>>>>>

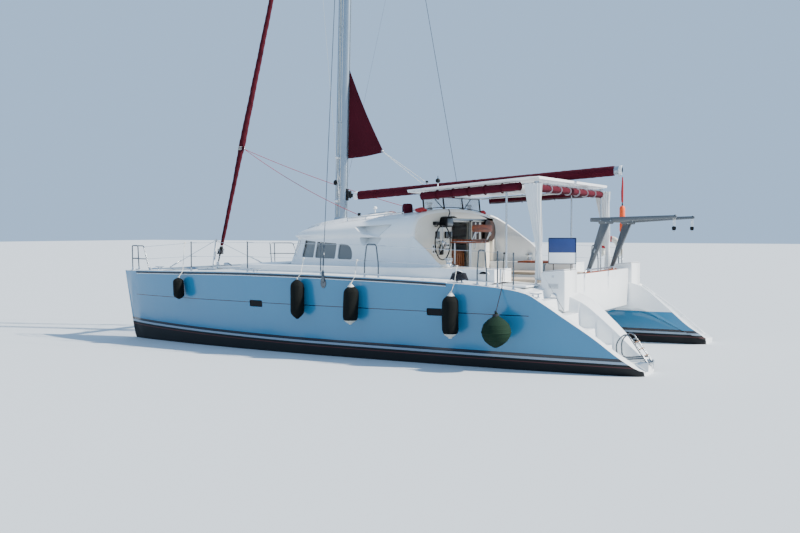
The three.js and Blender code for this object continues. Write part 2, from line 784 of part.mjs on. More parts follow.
// Foredeck
const BEAM_RADIUS = 90;
const beamEnds = cut(
  tube([v(BEAM_X, -2350, BEAM_Z), v(BEAM_X, 2350, BEAM_Z)], BEAM_RADIUS, 12),
  join(moved(starboardHull, 0, -GAP, 0), mirrored(moved(starboardHull, 0, -GAP, 0))),
);
const STRIKER = { foot: v(BEAM_X + 190, 0, BEAM_Z + 30), head: v(5350, 0, 2120), radius: 26, stay: 9 };
const stayFoot = (sign) => v(BEAM_X + 20, sign * 1700, BEAM_Z + 60);
add(
  "forward_crossbeam",
  join(
    beamEnds,
    tube([v(BEAM_X + 60, 0, BEAM_Z), STRIKER.foot, STRIKER.head], STRIKER.radius, 8),
    tube([stayFoot(1), STRIKER.head, stayFoot(-1)], STRIKER.stay, 6),
  ),
  FINISH.spar,
);
const WALKWAY = { half: 190, z: [1370, 1500] };
add(
  "centre_walkway",
  box([RAISED_FRONT + GAP, BEAM_X - BEAM_RADIUS - GAP], [-WALKWAY.half, WALKWAY.half], WALKWAY.z),
  FINISH.gelcoat,
);
addPair(
  "trampoline",
  upward(
    [
      [2940, 205],
      [5140, 205],
      [5140, 2200],
      [4600, 2090],
      [3800, 1950],
      [2980, 1850],
    ],
    1400,
    1414,
  ),
  FINISH.net,
);

// Hard top over the cockpit. Rows: x, half-width, z of the edge.
const TOP_ROWS = [
  [-790, 1630, 3140],
  [-1250, 1760, 3168],
  [-2500, 1990, 3240],
  [-3500, 2140, 3298],
  [-3700, 2080, 3308],
];
const TOP_CROWN = 14;
// The rounded edge: its width, and how far the top and the underside lie above and below it; then the
// depth of the underside's middle.
const TOP_EDGE = { wide: 60, rise: 9, drop: 50 };
const TOP_HOLLOW = 40;
const topRing = ([x, half, z]) => [
  v(x, half, z),
  v(x, half - TOP_EDGE.wide, z + TOP_EDGE.rise),
  v(x, 0, z + TOP_CROWN),
  v(x, TOP_EDGE.wide - half, z + TOP_EDGE.rise),
  v(x, -half, z),
  v(x, TOP_EDGE.wide - half, z - TOP_EDGE.drop),
  v(x, 0, z - TOP_HOLLOW),
  v(x, half - TOP_EDGE.wide, z - TOP_EDGE.drop),
];
add("hard_top", loft(TOP_ROWS.map(topRing)), FINISH.gelcoat);
const [TOP_FRONT, TOP_AFT] = [TOP_ROWS[0], TOP_ROWS[TOP_ROWS.length - 1]];
const topHeight = (x) =>
  TOP_FRONT[2] + ((TOP_FRONT[0] - x) * (TOP_AFT[2] - TOP_FRONT[2])) / (TOP_FRONT[0] - TOP_AFT[0]);
const RAIL_DROP = 100; // from the top's edge to the middle of the tubes under it
const under = (x) => topHeight(x) - RAIL_DROP;
const FRAME = { front: -1000, aft: -3600, middle: -2980, foot: 1250, rail: 16, post: 20 };
const RAIL_Y = { front: 1490, aft: 1930 };
const railY = (x) =>
  RAIL_Y.front + ((FRAME.front - x) * (RAIL_Y.aft - RAIL_Y.front)) / (FRAME.front - FRAME.aft);
const frameCorner = (x, sign) => v(x, sign * railY(x), under(x));
const frameRail = (sign) => tube([frameCorner(FRAME.front, sign), frameCorner(FRAME.aft, sign)], FRAME.rail);
const frameBar = (x) => tube([frameCorner(x, -1), frameCorner(x, 1)], FRAME.rail);
const framePost = (x, sign) => {
  const foot = x > COAMING_AFT ? DECK_TOP + GAP : FRAME.foot;
  return tube([v(x, sign * railY(x), foot), frameCorner(x, sign)], FRAME.post);
};
const STRUTS = [-1350, -450, 450, 1350];
const frontStrut = (y) =>
  tube([v(FRAME.front - 40, y, 2650), v(FRAME.front, y, under(FRAME.front))], FRAME.post);
add(
  "hard_top_frame",
  cut(
    join(
      frameRail(1),
      frameRail(-1),
      frameBar(FRAME.front),
      frameBar(FRAME.aft),
      ...[FRAME.middle, FRAME.aft].flatMap((x) => [framePost(x, 1), framePost(x, -1)]),
      ...STRUTS.map(frontStrut),
    ),
    join(moved(roofSkin, 0, 0, GAP), hullsBelow),
  ),
  FINISH.steel,
);
const ROLL = { front: -1150, aft: -3300, out: 115, down: 45, radius: 78 };
const rollEnd = (x) => v(x, railY(x) + ROLL.out, under(x) - ROLL.down);
addPair("canvas_roll", tube([rollEnd(ROLL.front), rollEnd(ROLL.aft)], ROLL.radius, 12), FINISH.canvas);
const AFT_ROLL = { half: 1850, radius: 70 };
const aftRollEnd = (y) => v(FRAME.aft, y, under(FRAME.aft) - FRAME.rail - AFT_ROLL.radius - 4);
add(
  "aft_canvas_roll",
  tube([aftRollEnd(AFT_ROLL.half), aftRollEnd(-AFT_ROLL.half)], AFT_ROLL.radius, 12),
  FINISH.canvas,
);
// Rows of a gathered curtain: z, x of the middle, half-length, half-width.
const CURTAIN = [
  [3190, -3590, 190, 62],
  [2900, -3610, 150, 62],
  [2200, -3690, 80, 58],
  [1800, -3710, 60, 55],
  [1480, -3700, 75, 55],
];
addPair(
  "curtain",
  loft(CURTAIN.map(([z, x, a, b]) => levelEllipse(x, 2075, z, a, b, 12))),
  FINISH.curtain,
);

// Stern: davits and the folded swim ladder
const DAVIT = {
  y: 750,
  half: 30,
  outline: [
    [-4130, 1500],
    [-4210, 1500],
    [-4610, 2500],
    [-5800, 2575],
    [-5800, 2630],
    [-4220, 2590],
    [-4220, 2510],
    [-4420, 2500],
  ],
};
addPair(
  "davit",
  cut(
    acrossBoat(DAVIT.outline, DAVIT.y - DAVIT.half, DAVIT.y + DAVIT.half),
    box([-4400, -4000], [DAVIT.y - 50, DAVIT.y + 50], [1400, AFT_BEAM_TOP + GAP]),
  ),
  FINISH.steel,
);
const ladderPoint = (along, y) =>
  v(LADDER.x + along * Math.sin(LADDER.lean), y, LADDER.z + along * Math.cos(LADDER.lean));
const rung = (along) => tube([ladderPoint(along, LADDER.y[0]), ladderPoint(along, LADDER.y[1])], 12, 6);
add(
  "swim_ladder",
  join(
    tube([v(LADDER.x, LADDER.y[0] - 15, LADDER.z), v(LADDER.x, LADDER.y[1] + 15, LADDER.z)], 14, 8),
    tube(
      [
        ladderPoint(0, LADDER.y[0]),
        ladderPoint(LADDER.height - 60, LADDER.y[0]),
        ladderPoint(LADDER.height, LADDER.y[0] + 60),
        ladderPoint(LADDER.height, LADDER.y[1] - 60),
        ladderPoint(LADDER.height - 60, LADDER.y[1]),
        ladderPoint(0, LADDER.y[1]),
      ],
      LADDER.radius,
      8,
    ),
    ...Array.from({ length: LADDER.rungs }, (_, k) => rung((LADDER.height * (k + 1)) / (LADDER.rungs + 1))),
  ),
  FINISH.steel,
);

// Pulpit, stanchions and lifelines of one side. Rows: x, y of the foot, z of the deck.
const STANCHIONS = [
  [3530, 2960, 1509],
  [1960, 3110, 1527],
  [190, 3180, 1513],
  [-770, 3185, 1494],
  [-1060, 3185, 1489],
  [-3000, 3160, 1410],
  [-3170, 3155, 1402],
  [-3370, 3150, 1392],
];
const LAST_POST = [-3650, 3130, 1370];
const RAIL_HIGH = 600;
const RAIL_LOW = 310;
const POST = 13;
// Pulpit legs: x and y of the foot, then of the head.
const PULPIT = [
  [4840, 2790, 5040, 2760],
  [5520, 2600, 5520, 2600],
];
const PULPIT_FOOT = 1440;
const PULPIT_TOP = 2020;
const PULPIT_MIDDLE = 1740;
const WIRE = 5;
const pulpitX = (z) => {
  const [footX, , headX] = PULPIT[0];
  return footX + ((headX - footX) * (z - PULPIT_FOOT)) / (PULPIT_TOP - PULPIT_FOOT);
};
function rails() {
  const [lastX, lastY, lastZ] = LAST_POST;
  const posts = STANCHIONS.map(([x, y, z]) => tube([v(x, y, z - 40), v(x, y, z + RAIL_HIGH + 12)], POST));
  const legs = PULPIT.map(([x, y, headX, headY]) =>
    tube([v(x, y, PULPIT_FOOT), v(headX, headY, PULPIT_TOP)], POST),
  );
  const bar = (x, z) => tube([v(x, 2770, z), v(5540, 2592, z), v(5600, 2470, z), v(5540, 2420, z)], POST);
  const wire = (height, pulpitZ) => {
    const along = STANCHIONS.map(([x, y, z]) => v(x, y, z + height));
    return tube([v(pulpitX(pulpitZ), 2765, pulpitZ), ...along, v(lastX - 50, lastY, lastZ + height)], WIRE, 6);
  };
  const last = tube([v(lastX, lastY, lastZ - 70), v(lastX, lastY, lastZ + RAIL_HIGH + 12)], POST);
  return cut(
    join(
      ...posts,
      ...legs,
      last,
      bar(pulpitX(PULPIT_TOP) - 10, PULPIT_TOP),
      bar(pulpitX(PULPIT_MIDDLE) - 10, PULPIT_MIDDLE),
      wire(RAIL_HIGH, PULPIT_TOP),
      wire(RAIL_LOW, PULPIT_MIDDLE),
    ),
    moved(starboardHull, 0, 0, GAP),
  );
}
addPair("rails", rails(), FINISH.steel);

// Fenders along the port side. Rows: x, y of the middle, top z, bottom z, radius.
const FENDERS = [
  [3700, 3155, 1383, 945, 110],
  [585, 3390, 1437, 698, 130],
  [-610, 3405, 1354, 652, 140],
  [-2620, 3407, 1259, 509, 143],
];
// Shapes: share of the height from the top down, and share of the radius.
const FENDER_SHAPE = [
  [0, 0.25],
  [0.04, 0.55],
  [0.14, 0.95],
  [0.25, 1],
  [0.8, 1],
  [0.88, 0.85],
  [0.97, 0.35],
  [1, 0.2],
];
const turned = (shape, x, y, top, bottom, radius, count) =>
  loft(shape.map(([part, r]) => levelEllipse(x, y, top + (bottom - top) * part, radius * r, radius * r, count)));
FENDERS.forEach(([x, y, top, bottom, radius], i) => {
  add("fender_" + (i + 1), turned(FENDER_SHAPE, x, y, top, bottom, radius, 12), FINISH.fender);
});
const BALL = { x: -3490, y: 3500, top: 992, bottom: 410, radius: 247 };
const BALL_SHAPE = [
  [0, 0.12],
  [0.1, 0.2],
  [0.2, 0.55],
  [0.35, 0.88],
  [0.56, 1],
  [0.75, 0.84],
  [0.92, 0.45],
  [1, 0.1],
];
add("fender_5", turned(BALL_SHAPE, BALL.x, BALL.y, BALL.top, BALL.bottom, BALL.radius, 14), FINISH.fender);

export default boat;
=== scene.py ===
# %% [markdown]
# A cruising catamaran lies afloat with its sails furled, its fenders out and its curtains tied back.
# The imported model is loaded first, because it fixes where every piece is and how large it is.
# All lengths are metres, +X points to the bows, +Y to port, and z = 0 is the water.

# %% The fixed frame
import json
import math

import bmesh
import bpy
import numpy as np
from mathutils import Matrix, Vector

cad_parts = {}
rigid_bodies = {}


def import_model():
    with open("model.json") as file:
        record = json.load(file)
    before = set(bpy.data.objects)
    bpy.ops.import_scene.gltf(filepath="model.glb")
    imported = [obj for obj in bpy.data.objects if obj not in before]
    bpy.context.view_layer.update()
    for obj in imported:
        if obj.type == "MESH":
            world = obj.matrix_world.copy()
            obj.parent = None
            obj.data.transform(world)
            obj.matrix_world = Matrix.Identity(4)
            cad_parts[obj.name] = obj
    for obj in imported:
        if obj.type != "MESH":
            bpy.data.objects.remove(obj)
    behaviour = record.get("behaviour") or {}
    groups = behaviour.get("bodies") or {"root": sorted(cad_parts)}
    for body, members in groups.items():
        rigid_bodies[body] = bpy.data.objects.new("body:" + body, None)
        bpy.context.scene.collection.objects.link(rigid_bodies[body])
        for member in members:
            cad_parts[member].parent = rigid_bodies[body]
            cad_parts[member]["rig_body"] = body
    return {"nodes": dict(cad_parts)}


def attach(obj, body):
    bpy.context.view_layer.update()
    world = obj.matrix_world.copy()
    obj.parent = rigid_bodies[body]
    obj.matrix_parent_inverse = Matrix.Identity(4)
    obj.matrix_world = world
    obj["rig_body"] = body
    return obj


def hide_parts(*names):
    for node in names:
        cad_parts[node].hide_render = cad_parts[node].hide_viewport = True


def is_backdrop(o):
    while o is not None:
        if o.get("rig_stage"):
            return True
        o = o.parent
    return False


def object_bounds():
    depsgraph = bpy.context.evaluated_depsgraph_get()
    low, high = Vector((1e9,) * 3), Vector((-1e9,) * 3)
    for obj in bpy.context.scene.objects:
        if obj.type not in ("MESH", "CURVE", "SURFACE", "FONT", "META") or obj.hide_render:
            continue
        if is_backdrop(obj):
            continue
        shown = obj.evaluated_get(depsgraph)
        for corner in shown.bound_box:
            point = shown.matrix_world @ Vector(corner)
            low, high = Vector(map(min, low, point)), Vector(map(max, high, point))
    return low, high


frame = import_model()
cad_low, cad_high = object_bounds()
print("frame from", [round(c, 3) for c in cad_low], "to", [round(c, 3) for c in cad_high])

# %% [markdown]
# The photograph was taken from a quay on the port quarter, with the eye 2.35 m above the water.
# The lens and the heading come from fitting a pinhole camera to the hull's known length and beam.
# A sun from astern to starboard leaves the port topsides in open shade, as they are in the picture.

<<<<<

WHAT THE TASK ASKS | Would you quote everything above from the line containing "FENDERS.forEach(([x, y, top, bottom, radius], i)" down to the line containing "obj.matrix_world = Matrix.Identity(4)"? Include both of those lines and nothing else.

TASK RESULT |
FENDERS.forEach(([x, y, top, bottom, radius], i) => {
  add("fender_" + (i + 1), turned(FENDER_SHAPE, x, y, top, bottom, radius, 12), FINISH.fender);
});
const BALL = { x: -3490, y: 3500, top: 992, bottom: 410, radius: 247 };
const BALL_SHAPE = [
  [0, 0.12],
  [0.1, 0.2],
  [0.2, 0.55],
  [0.35, 0.88],
  [0.56, 1],
  [0.75, 0.84],
  [0.92, 0.45],
  [1, 0.1],
];
add("fender_5", turned(BALL_SHAPE, BALL.x, BALL.y, BALL.top, BALL.bottom, BALL.radius, 14), FINISH.fender);

export default boat;
=== scene.py ===
# %% [markdown]
# A cruising catamaran lies afloat with its sails furled, its fenders out and its curtains tied back.
# The imported model is loaded first, because it fixes where every piece is and how large it is.
# All lengths are metres, +X points to the bows, +Y to port, and z = 0 is the water.

# %% The fixed frame
import json
import math

import bmesh
import bpy
import numpy as np
from mathutils import Matrix, Vector

cad_parts = {}
rigid_bodies = {}


def import_model():
    with open("model.json") as file:
        record = json.load(file)
    before = set(bpy.data.objects)
    bpy.ops.import_scene.gltf(filepath="model.glb")
    imported = [obj for obj in bpy.data.objects if obj not in before]
    bpy.context.view_layer.update()
    for obj in imported:
        if obj.type == "MESH":
            world = obj.matrix_world.copy()
            obj.parent = None
            obj.data.transform(world)
            obj.matrix_world = Matrix.Identity(4)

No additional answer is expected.